Copy the listing below line for line, starting at its first line and ending with the line that has "chain.link_width, chain.wire, chain.link_twist))" in it. Add nothing.

• **Collected data**
* * * * *
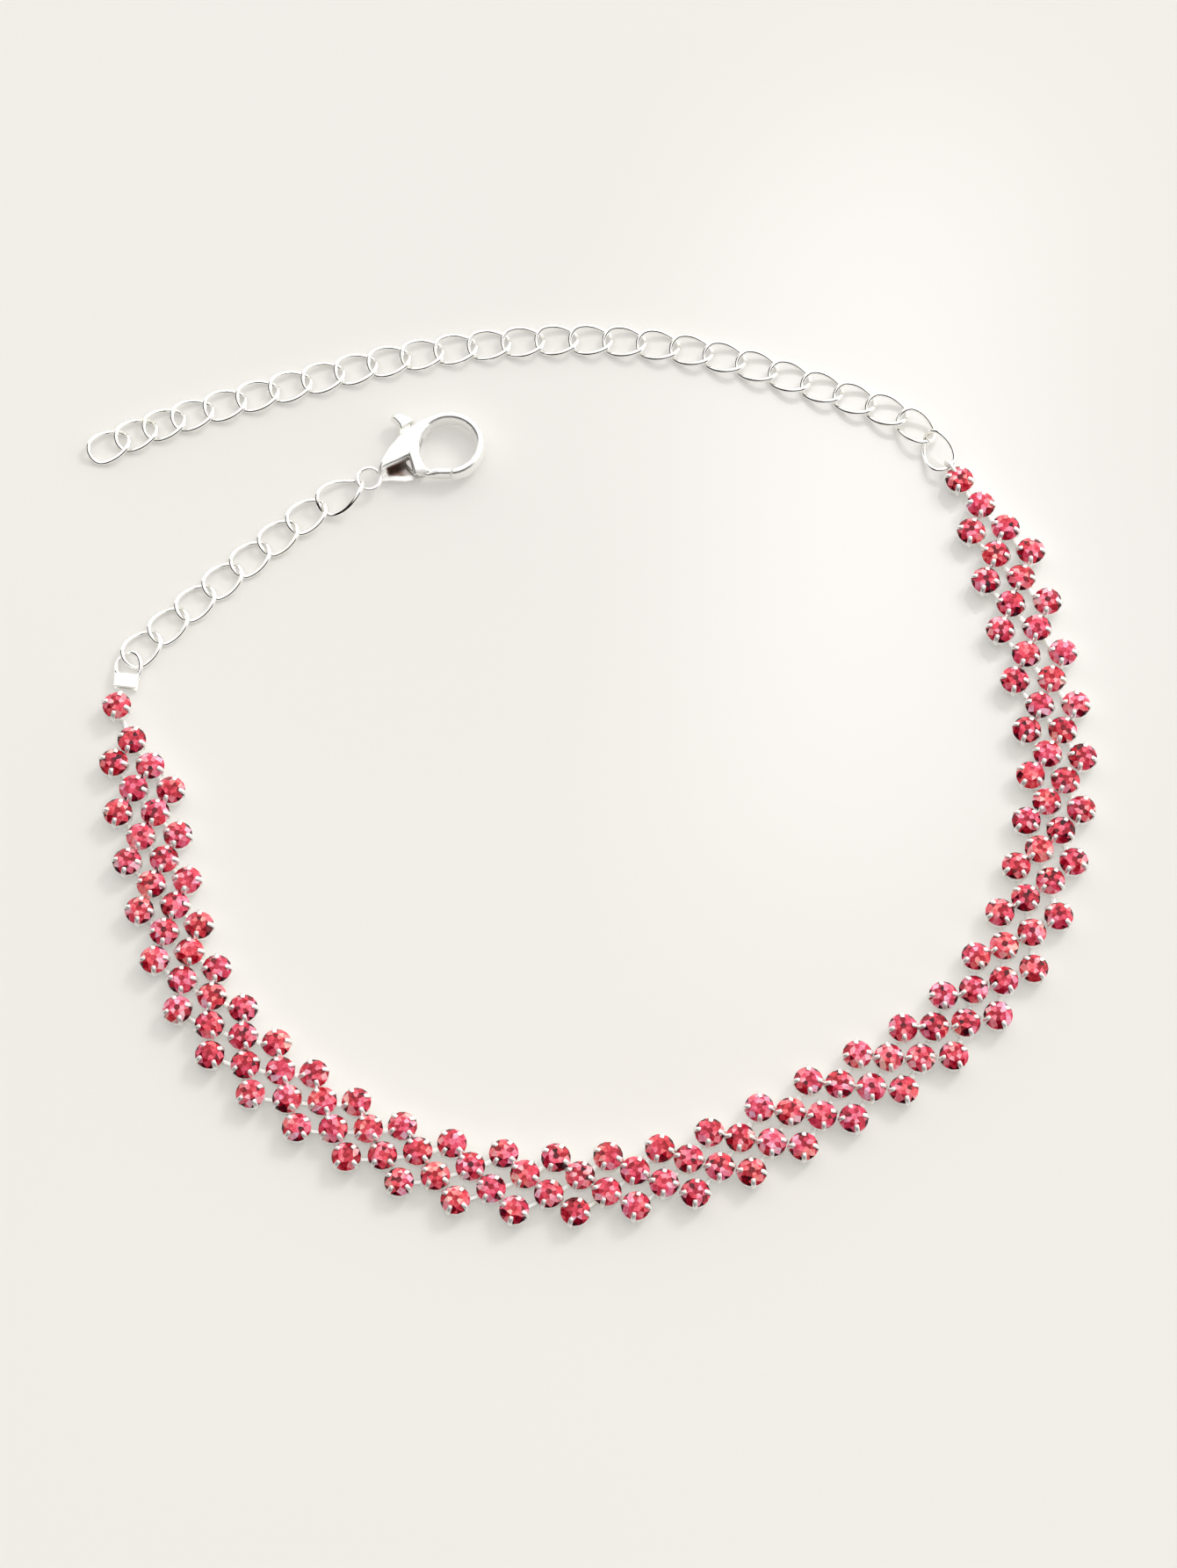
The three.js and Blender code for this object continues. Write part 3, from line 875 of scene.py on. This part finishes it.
def curb_links(names, chain):
    """Curb links in the places of these nodes."""
    return links_shell(
        names, link_shell(chain.link_length, chain.link_width, chain.wire, chain.link_twist))


class BRACELET_OT_extender(bpy.types.Operator):
    """Add the long run of curb links that sets the size"""
    bl_idname = "bracelet.add_extender"
    bl_label = "Extender links"

    def execute(self, context):
        make_piece(
            "extender_links", curb_links(EXTENDER_NODES, context.scene.bracelet_chain),
            silver_plate("chain_silver"), "bracelet",
            replaced=EXTENDER_NODES, sharp=60)
        return {"FINISHED"}


class BRACELET_OT_short_chain(bpy.types.Operator):
    """Add the short run of curb links and the oval link that holds the clasp"""
    bl_idname = "bracelet.add_short_chain"
    bl_label = "Short chain and oval link"

    def execute(self, context):
        chain = context.scene.bracelet_chain
        silver = silver_plate("chain_silver")
        make_piece(
            "short_chain_links", curb_links(CHAIN_NODES, chain), silver, "bracelet",
            replaced=CHAIN_NODES, sharp=60)
        shape = link_shell(
            chain.oval_length, chain.oval_width, chain.wire, chain.oval_twist, steps=52)
        make_piece(
            "oval_link_ring", links_shell(["oval_link"], shape), silver, "bracelet",
            replaced=["oval_link"], sharp=60)
        return {"FINISHED"}


# The end connector about the middle of its ring: the ring's length, width, wire and twist, how far
# the ring reaches, how far over or under it a leaf lies, and how thick the leaves and the block
# between them are; then the edges of both, as places back along X with half a width there.
CONNECTOR_RING = (3.2 * MM, 2.7 * MM, 0.45 * MM, math.radians(22))
RING_REACH = 1.6 * MM
LEAF_LEVEL = 0.4 * MM
LEAF_THICKNESS, BLOCK_THICKNESS = 0.35 * MM, 1.0 * MM
LEAF_EDGE = [
    (-0.95, 1.18), (-1.1, 1.16), (-1.3, 1.12), (-1.6, 1.1), (-2.0, 1.1), (-2.2, 1.08)]
BLOCK_EDGE = [(-0.92, 1.1), (-1.15, 1.12), (-1.38, 1.08)]


def cushion(edge, level, thickness):
    """A pillow that is alike on both sides of X and above and below its level."""
    back, half = (np.array(edge) * MM).T
    return pillow(
        np.column_stack([back, -half]), np.column_stack([back, half]), level,
        thickness / 2, thickness / 2, sides=16, squareness=0.5)


class BRACELET_OT_connector(bpy.types.Operator):
    """Add the loop with a folded plate that closes over the last cup"""
    bl_idname = "bracelet.add_connector"
    bl_label = "End connector"

    def execute(self, context):
        chain = context.scene.bracelet_chain
        heading = chain.connector_heading
        points = node_vertices("end_connector")
        ahead = np.array([math.cos(heading), math.sin(heading)])
        left = np.array([-ahead[1], ahead[0]])
        reach, span = points[:, :2] @ ahead, points[:, :2] @ left
        centre = ahead * (reach.max() - RING_REACH) + left * (span.max() + span.min()) / 2
        height = (points[:, 2].max() + points[:, 2].min()) / 2
        plate = [cushion(LEAF_EDGE, level, LEAF_THICKNESS) for level in (LEAF_LEVEL, -LEAF_LEVEL)]
        plate.append(cushion(BLOCK_EDGE, 0.0, BLOCK_THICKNESS))
        turn = turn_about_up(heading + chain.connector_turn)
        place = np.array([[*centre, height]])
        make_piece(
            "end_connector_ring", repeat_shell(link_shell(*CONNECTOR_RING), turn, place),
            silver_plate("chain_silver"), "bracelet",
            replaced=["end_connector"], sharp=60)
        make_piece(
            "end_connector_plate", repeat_shell(join_shells(plate), turn, place),
            silver_plate("cup_silver"), "bracelet",
            replaced=["end_connector"], sharp=50)
        return {"FINISHED"}


# ---------------------------------------------------------------- clasp

# The clasp in its own frame, in millimetres from the middle of its eye, with X towards the hook. A
# row of three numbers starts with the share of the way at which the line gets to that place.
CHEEK_SPINE = [
    (0, 1.0, 0.35), (0.1, 1.6, 1.15), (0.24, 2.6, 2.15), (0.42, 3.9, 3.05), (0.6, 5.0, 3.5),
    (0.76, 5.9, 3.85), (0.9, 6.65, 4.06), (1, 7.25, 4.2)]
UPPER_LIP = [
    (0, 1.0, -0.3), (0.08, 1.5, 0.3), (0.16, 2.2, 0.36), (0.25, 2.9, 0.42), (0.38, 3.75, 0.6),
    (0.48, 4.5, 0.7), (0.56, 5.25, 0.8), (0.66, 5.5, 1.7), (0.78, 6.0, 2.45), (0.89, 6.55, 2.95),
    (1, 7.15, 3.35)]
LOWER_LIP = [
    (0, 1.0, -0.35), (0.12, 1.9, -0.5), (0.3, 3.3, -1.05), (0.5, 5.0, -1.2), (0.54, 5.12, -0.3),
    (0.59, 5.25, 0.8), (0.67, 5.5, 1.7), (0.78, 6.0, 2.45), (0.89, 6.55, 2.95), (1, 7.15, 3.35)]
BRIDGE_LOW = [(0, 0.95, -0.28), (0.6, 1.5, 0.0), (1, 1.9, 0.2)]
BRIDGE_HIGH = [(0, 0.95, 0.3), (0.6, 1.5, 0.95), (1, 1.9, 1.4)]
LEG_LEFT = [(3.9, 1.9), (4.08, 0.8), (4.08, -0.3), (4.05, -1.15)]
LEG_RIGHT = [(5.55, 2.1), (5.25, 0.8), (5.25, -0.3), (5.5, -1.25)]
TONGUE = [
    (4.0, -0.5), (4.6, -1.1), (5.6, -1.35), (5.6, -0.85), (5.2, -0.3), (4.95, 0.6), (4.85, 2.6),
    (5.3, 4.3), (4.3, 4.6), (3.95, 3.0), (3.75, 1.0), (3.7, 0.2)]
FIN_LEFT = [(4.25, 3.7), (4.2, 4.3), (4.02, 4.85), (3.72, 5.3)]
FIN_RIGHT = [(5.75, 4.25), (5.45, 4.8), (4.8, 5.3), (3.95, 5.58)]
BRIGHT_RIM = [(1.0, 0.15), (1.9, -0.1), (3.3, -0.6), (5.0, -0.75)]

# The hinge, the middle of the hook's arc and the angles at which it starts and ends, the eye's
# middle radius, and how far from the hinge the gate ends and the hook's tip begins.
HINGE = np.array([4.5, 0.3]) * MM
HOOK_CENTRE = np.array([8.1, 0.95]) * MM
HOOK_START, HOOK_END = 140, -104
EYE_RADIUS = 1.1 * MM
GATE_REACH = 3.65 * MM
TIP_REACH = 3.8 * MM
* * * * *
• **Answer for the task**
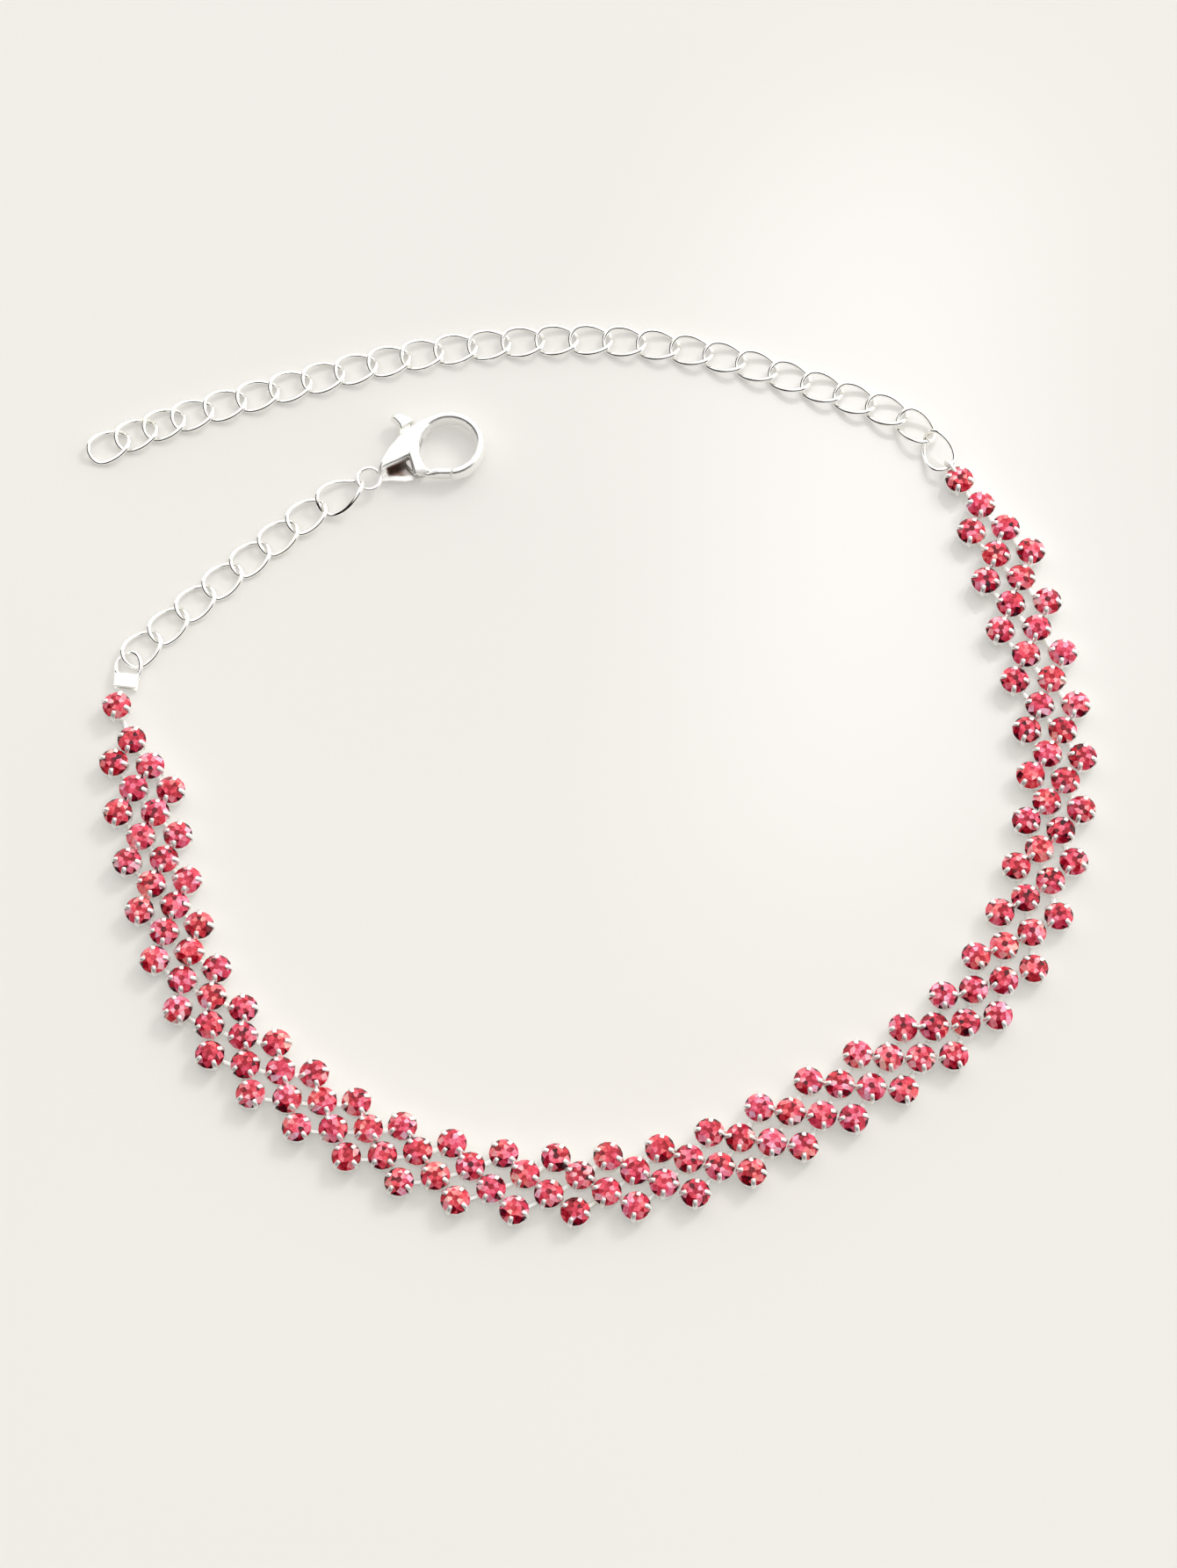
The three.js and Blender code for this object continues. Write part 3, from line 875 of scene.py on. This part finishes it.
def curb_links(names, chain):
    """Curb links in the places of these nodes."""
    return links_shell(
        names, link_shell(chain.link_length, chain.link_width, chain.wire, chain.link_twist))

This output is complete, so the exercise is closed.